3 According to Freedom House and multiple scholarly sources, during the Cultural Revolution, the Chinese Communist Party imprisoned thousands of monks and nuns, destroyed all but 11 of Tibet's 6,200 monasteries, and burned sacred texts. An estimated 600,000 monks and nuns lived in Tibet in 1950; by 1979, most were dead, imprisoned, or had disappeared.

4 The Great Leap Forward (1958-1962) aimed to rapidly industrialize China. Farmers were forced to abandon fields to build backyard furnaces for steel production. The campaign produced mostly worthless metal while grain production collapsed 30 percent. Between 15-45 million people died in the resulting famine—history's largest.

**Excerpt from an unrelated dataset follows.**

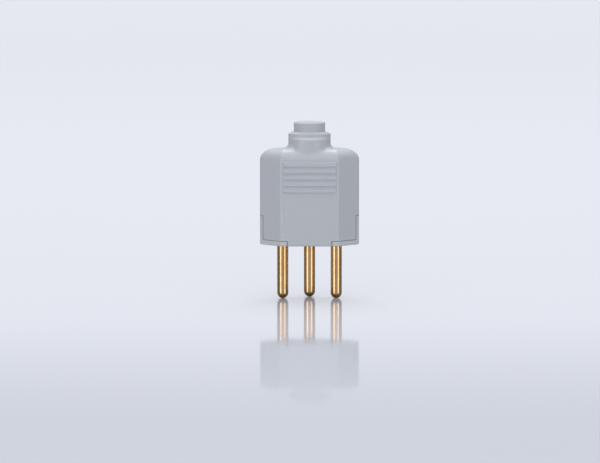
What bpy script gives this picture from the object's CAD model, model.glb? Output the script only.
import math

import bmesh
import bpy
from mathutils import Matrix, Vector


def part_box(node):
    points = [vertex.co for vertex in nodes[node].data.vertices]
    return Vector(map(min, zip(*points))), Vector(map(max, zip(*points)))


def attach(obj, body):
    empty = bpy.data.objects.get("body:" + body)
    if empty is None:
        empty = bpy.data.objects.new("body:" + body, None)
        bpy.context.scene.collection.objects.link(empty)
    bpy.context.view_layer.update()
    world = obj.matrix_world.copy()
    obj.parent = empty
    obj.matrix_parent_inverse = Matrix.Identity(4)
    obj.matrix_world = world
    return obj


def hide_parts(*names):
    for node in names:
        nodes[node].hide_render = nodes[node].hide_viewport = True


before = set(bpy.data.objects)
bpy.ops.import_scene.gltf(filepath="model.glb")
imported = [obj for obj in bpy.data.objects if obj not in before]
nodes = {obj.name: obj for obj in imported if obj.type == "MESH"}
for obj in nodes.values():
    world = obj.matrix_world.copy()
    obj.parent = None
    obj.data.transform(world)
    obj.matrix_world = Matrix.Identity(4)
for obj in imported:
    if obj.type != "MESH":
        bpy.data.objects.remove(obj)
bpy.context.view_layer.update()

mm = 0.001


# Colours are written as sRGB hex and turned to linear here
def linear(hexColour):
    channels = [int(hexColour[i:i + 2], 16) / 255 for i in (1, 3, 5)]
    curve = [c / 12.92 if c <= 0.04045 else ((c + 0.055) / 1.055) ** 2.4 for c in channels]
    return (*curve, 1.0)


# Adds one node with its settings; inputs go by name (spaces as _) or by number (i0, i1 ...)
def addNode(tree, kind, settings=None, **inputs):
    node = tree.nodes.new(kind)
    for key, value in (settings or {}).items():
        setattr(node, key, value)
    for key, value in inputs.items():
        byNumber = key[0] == "i" and key[1:].isdigit()
        socket = node.inputs[int(key[1:]) if byNumber else key.replace("_", " ")]
        if isinstance(value, bpy.types.NodeSocket):
            tree.links.new(value, socket)
        else:
            socket.default_value = value
    return node


# Settings that several nodes share, and the span in which most values of a noise lie
colourMix = dict(data_type="RGBA")
multiply = dict(operation="MULTIPLY")
smooth = dict(interpolation_type="SMOOTHSTEP")
noiseLow, noiseHigh = 0.3, 0.7


# A new material holds a principled shader and the object's own coordinates, in metres
def newMaterial(name):
    material = bpy.data.materials.new(name)
    material.use_nodes = True
    tree = material.node_tree
    tree.nodes.clear()
    output = addNode(tree, "ShaderNodeOutputMaterial")
    shader = addNode(tree, "ShaderNodeBsdfPrincipled")
    tree.links.new(shader.outputs[0], output.inputs[0])
    place = addNode(tree, "ShaderNodeTexCoord").outputs["Object"]
    return material, tree, shader, place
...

5 Quentin Roosevelt II was Theodore Roosevelt's grandson. After his father picked up some Naxi manuscripts during a 1927 China trip, young Quentin became fascinated. At age 19, he traveled to Lijiang in 1939 and collected 1,073 manuscripts, which he donated to the Library of Congress in 1941. His Harvard senior thesis analyzed these texts. He wrote about his journey in Natural History magazine in April 1940, describing the Naxi as living in "the land of the devil priests." Roosevelt died in 1948 at age 29 when his plane crashed in Hong Kong while he worked as Director of the China National Aviation Corporation.